Até o momento, a ciência sabia que o vírus interferia no desenvolvimento neurológico, mas não sabia especificamente como. Isso porque, segundo Souza, as pesquisas em microcefalia se atentavam à parte morfológica do cérebro, sob um olhar macrocelular. “O intuito da pesquisa foi investigar as alterações moleculares que a cepa brasileira do zika vírus poderia induzir em células do sistema nervoso central, que pudessem estar associadas à microcefalia, observada em crianças cujas mães foram infectadas pelo vírus durante a gravidez. Então, a gente pensou que o aparecimento da microcefalia pudesse estar associado ao neurodesenvolvimento que acontece no útero”, disse.

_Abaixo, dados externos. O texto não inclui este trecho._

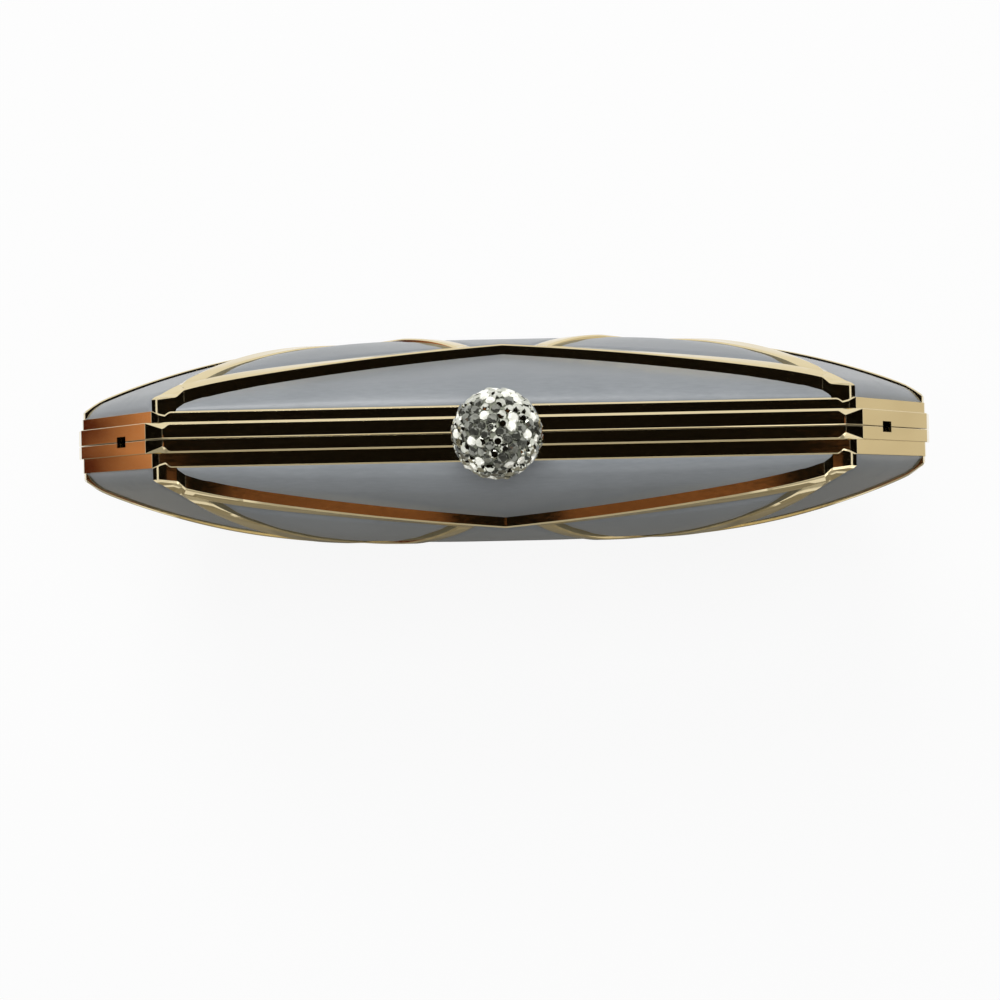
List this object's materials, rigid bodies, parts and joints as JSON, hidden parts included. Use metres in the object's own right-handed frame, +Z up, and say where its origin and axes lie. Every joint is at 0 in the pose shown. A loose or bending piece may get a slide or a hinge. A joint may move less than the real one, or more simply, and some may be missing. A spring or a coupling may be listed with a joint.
{
  "type": "clutch",
  "caption": "Hard-shell evening clutch with an angular outline: hinged halves, satin under a polished metal lattice, and a crystal ball clasp that presses down.",
  "frame": {"origin": "middle of the bottom edge, on the seam between the halves", "axes": "+X along the length, +Y from the front half to the back half, +Z up towards the clasp"},
  "size_m": [0.1856, 0.0454, 0.1241],
  "materials": {
    "pale_gold": "polished, pale gold plated",
    "blue_grey_satin": "satin weave with a soft sheen",
    "shell_board": "matte moulded board",
    "lining_fabric": "plain woven lining",
    "plated_steel": "plated, lightly brushed",
    "ball_base": "dull silver",
    "crystal": "clear cut crystal with silver facets"
  },
  "bodies": {
    "back_half": {"back_frame": "pale_gold", "back_satin_cover": "blue_grey_satin", "back_shell": "shell_board", "back_lining": "lining_fabric", "hinge_pin_left": "plated_steel", "hinge_pin_right": "plated_steel", "catch_plate": "plated_steel", "catch_rivet_left": "pale_gold", "catch_rivet_right": "pale_gold", "chain_anchor_left": "plated_steel", "chain_anchor_right": "plated_steel", "chain_anchor_rivet_left": "pale_gold", "chain_anchor_rivet_right": "pale_gold"},
    "front_half": {"front_frame": "pale_gold", "front_satin_cover": "blue_grey_satin", "front_shell": "shell_board", "front_lining": "lining_fabric", "lock_housing": "plated_steel", "lock_rivet_left": "pale_gold", "lock_rivet_right": "pale_gold", "latch_spring": "plated_steel"},
    "knob": {"knob_stem": "plated_steel", "latch_plate": "plated_steel", "ball_cup": "pale_gold", "ball_core": "ball_base", "ball_crystals": "crystal"}
  },
  "joints": [
    {"name": "lid_hinge", "type": "hinge", "parent": "back_half", "child": "front_half", "pos_m": [0, 0, 0.0018], "axis": [1, 0, 0], "range_deg": [0, 75]},
    {"name": "knob_press", "type": "slide", "parent": "front_half", "child": "knob", "axis": [0, 0, -1], "range_m": [0, 0.002], "stiffness_N_per_m": 400, "springref_m": -0.004, "deforming": ["latch_spring"]}
  ]
}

A microcefalia é quando o cérebro do feto não se desenvolve apropriadamente. A condição pode ser causada por diversos fatores, sendo um deles a infecção pela zika vírus brasileiro.

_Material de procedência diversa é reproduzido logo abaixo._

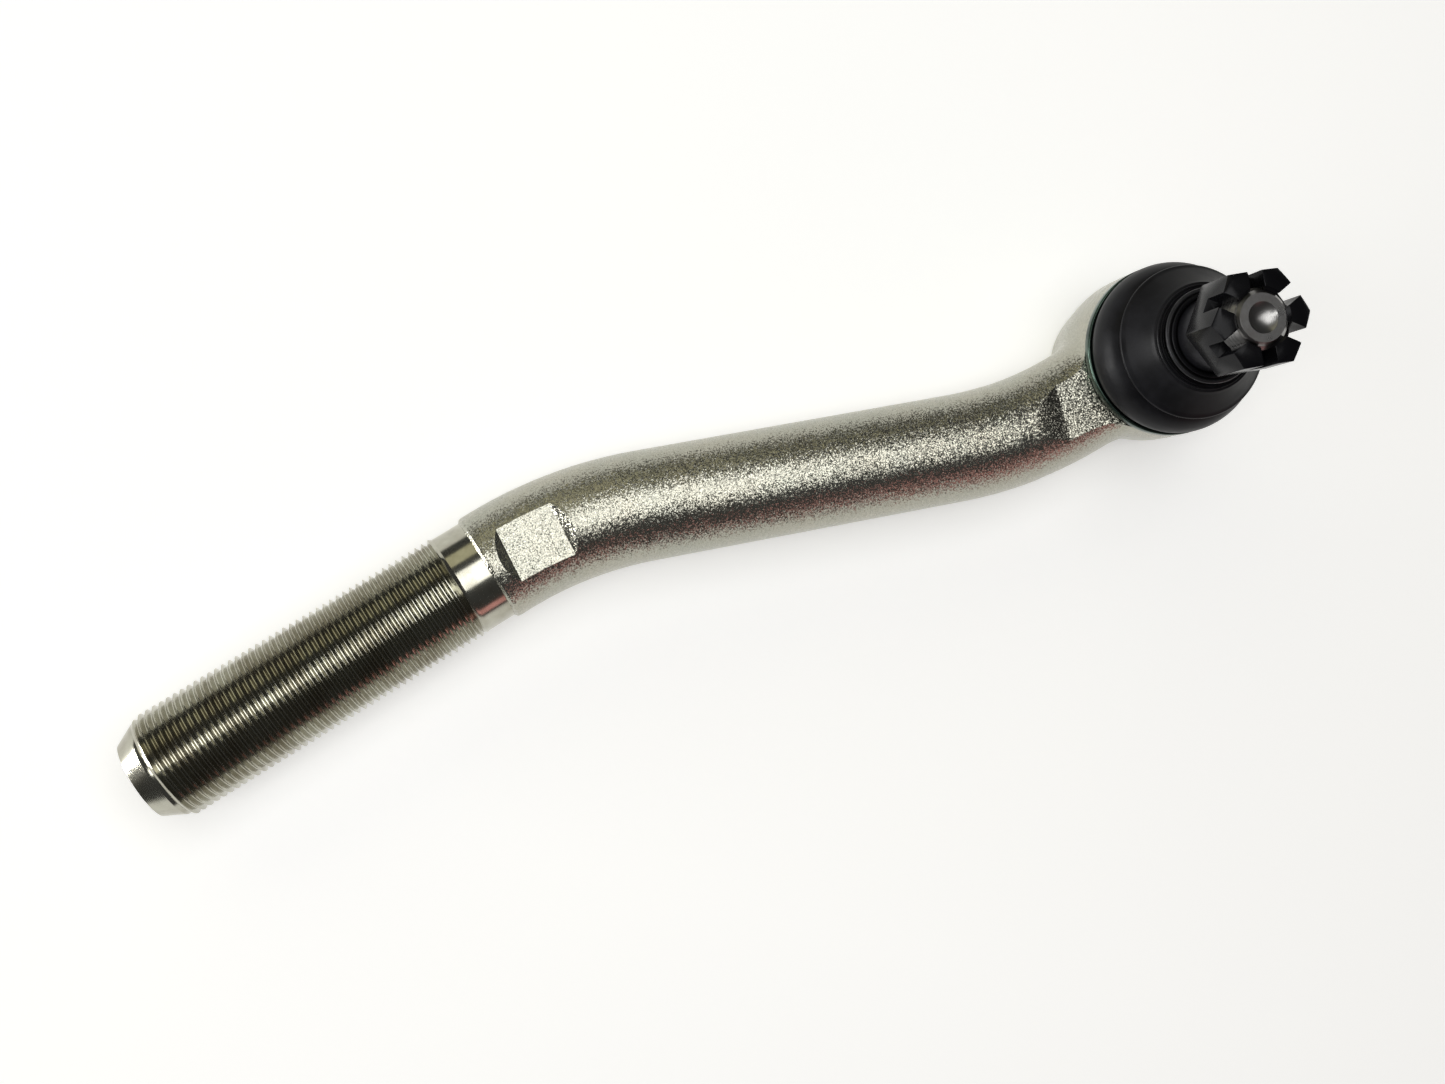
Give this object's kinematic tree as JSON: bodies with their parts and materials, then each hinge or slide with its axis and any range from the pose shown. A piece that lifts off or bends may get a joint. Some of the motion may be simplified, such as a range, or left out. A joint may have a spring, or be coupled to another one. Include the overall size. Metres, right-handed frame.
{
  "type": "tie rod end",
  "caption": "Outer tie rod end: cranked forged shank with a threaded end, spanner flats, a sealed ball joint, a tapered stud and a slotted nut.",
  "frame": {"origin": "centre of the ball", "axes": "+Z along the stud towards the nut, -X along the shank towards its threaded end, +Y towards the side that the threaded end is offset to"},
  "size_m": [0.3234, 0.0879, 0.0893],
  "materials": {
    "zinc_forging": "shot-blasted steel forging with clear, faintly green-yellow zinc plating",
    "zinc_pressing": "pressed steel with clear zinc plating",
    "bare_steel": "turned and rolled steel, lightly oiled",
    "black_oxide": "black oxide, oiled, semi-gloss",
    "boot_rubber": "moulded rubber, satin",
    "ring_steel": "dark green-tinted passivated steel",
    "ring_wire": "black phosphated spring wire",
    "spring_steel": "greased spring steel",
    "seat_plastic": "natural acetal, greased"
  },
  "bodies": {
    "housing": {"forged_housing": "zinc_forging", "upper_ball_seat": "seat_plastic", "lower_ball_seat": "seat_plastic", "preload_spring": "spring_steel", "closure_cap": "zinc_pressing", "boot_base_ring": "ring_steel"},
    "boot": {"dust_boot": "boot_rubber"},
    "boot_neck": {"boot_neck_ring": "ring_wire"},
    "stud": {"ball_stud": "bare_steel", "castle_nut": "black_oxide"}
  },
  "joints": [
    {"name": "swing_x", "type": "hinge", "parent": "housing", "child": "boot", "pos_m": [0, 0, 0], "axis": [1, 0, 0], "range_deg": [-18, 18], "deforming": ["dust_boot"]},
    {"name": "swing_y", "type": "hinge", "parent": "boot", "child": "boot_neck", "pos_m": [0, 0, 0], "axis": [0, 1, 0], "range_deg": [-18, 18], "deforming": ["dust_boot"]},
    {"name": "stud_spin", "type": "hinge", "parent": "boot_neck", "child": "stud", "pos_m": [0, 0, 0], "axis": [0, 0, 1], "continuous": true}
  ]
}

Contudo, segundo o pesquisador, outras variantes do vírus, como a cepa africana, não estão relacionadas com o aparecimento da microcefalia, apesar de serem "vírus primos". Isso porque a linhagem da África não consegue infectar o cérebro, sendo isto uma característica da variante do Brasil. Testes e descoberta Para entender como a cepa brasileira do zika vírus interfere na formação do cérebro, os pesquisadores cultivaram, em laboratório, células-tronco neurais e, com elas, criaram dois modelos:
Cada modelo, então, foi replicado três vezes e, posteriormente, infectados com a cepa brasileira, a cepa africana ou o vírus da dengue (também utilizado para grupo controle).
De acordo com Souza, o zika vírus brasileiro tem algumas similaridades à cepa africana e ao vírus da dengue, mas, como esses não causam microcefalia, o que os pesquisadores tentaram entender é o que a cepa brasileira fazia de diferente nas células-tronco.
A descoberta foi relacionada à interferência na produção de um grupo de proteínas importantes para a formação, a sobrevivência e a comunicação das células infectadas desde o começo de seu desenvolvimento, o que, quando projetado em um sistema vivo, mostra potencial para prejudicar seriamente a formação do sistema nervoso. Ao g1, Souza explica que o próximo passo é validar esses achados em modelos sofisticados, como organóides cerebrais, uma simulação de cérebros in vitro, e posteriormente em modelos animais. A expectativa é que os novos testes confirmem os resultados e, em um futuro, o estudo seja utilizado para criação de terapias que possam evitar a microcefalia. “Esse é o primeiro passo para gente pensar no desenvolvimento de terapias que possam ser viáveis para evitar a microcefalia em crianças de mães infectadas. A gente agora sabe qual a parte da maquinaria cerebral que é alterada pelo vírus. Então, sabendo isso, a gente tem alvos moleculares que podem ser mirados para o desenvolvimento de novas terapias”, completou.